2022 is one hell of year, teaching us harsh lessons right at the beginning. We enter a new year with a new COVID variant raging that gives a damn to vaccines. Just when we thought we were getting better of the virus enters 2022 and shows us how little we are in control!
But isn’t that what we do all along, trying to wrest control from the uncontrollable? If you were to think about it, we have very little in control – be it the virus, the weather, how other people feel about us or for that matter even our own feelings. For instance, in Agartala where it rains ever so often, my mom’s saree choices would be determined by the weather. So often she would wear a saree and change again because it would suddenly start drizzling.

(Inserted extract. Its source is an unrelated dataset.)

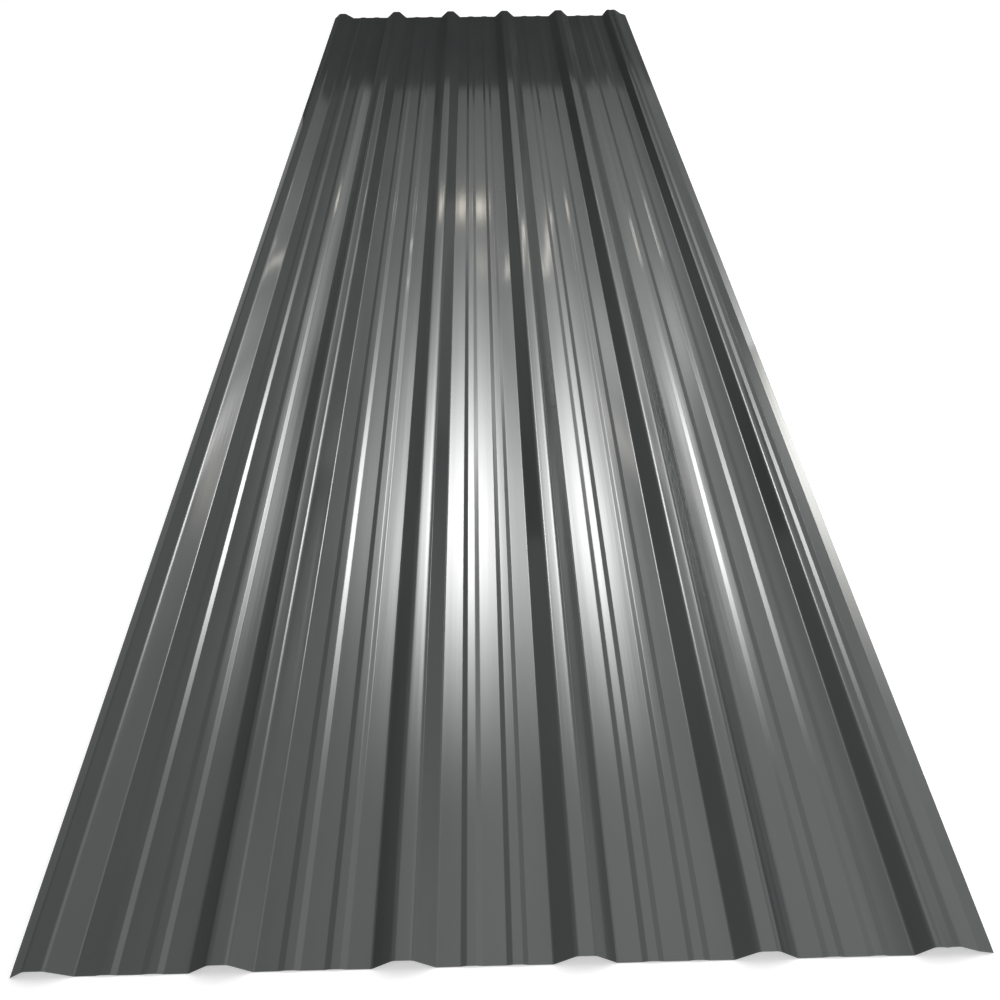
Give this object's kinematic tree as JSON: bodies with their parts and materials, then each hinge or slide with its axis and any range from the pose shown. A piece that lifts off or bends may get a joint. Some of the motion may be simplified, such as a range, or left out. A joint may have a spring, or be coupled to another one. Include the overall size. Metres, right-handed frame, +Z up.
{
  "type": "trapezoidal corrugated metal sheet",
  "caption": "Long roll-formed steel cladding sheet with trapezoidal ribs, stiffened flat pans and a low underlap rib that nests under the overlap rib of its neighbour.",
  "frame": {"origin": "centre of the sheet's footprint, on the plane that its pans rest on", "axes": "+Y along the ribs, +Z up, ribs upward, +X across the sheet from the underlap rib to the overlap rib"},
  "size_m": [1.109, 3.5, 0.0215],
  "materials": {
    "painted_steel": "semi-gloss dark grey coil coating"
  },
  "bodies": {
    "root": {"corrugated_sheet": "painted_steel"}
  },
  "joints": []
}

When I was younger, I had wished I could control people’s feeling. Often, I had hoped I could make someone fall in love with me. I wished under the falling stars, I blew my eyelids with a whisper, I prayed expecting some kind Fairy God Mother to hear the poor little me. And when that didn’t happen, I let my emotions take control of me, I blocked logic out as I wallowed in self-pity.
Eventually I realized I could only control my emotions and by doing so I could actually get better control of the controllable – by giving a damn about things and people who don’t care about me, by adapting myself to situations that are beyond anybody’s control and more importantly by becoming less of control freak and going with the flow.
Rather than worrying about things beyond me I now try to take life as it comes, enjoy every moment, every day. I change my course when I have to, I am cautious when I need to be. After all the journey of life is as important as the destinations or the goals that we set for ourselves!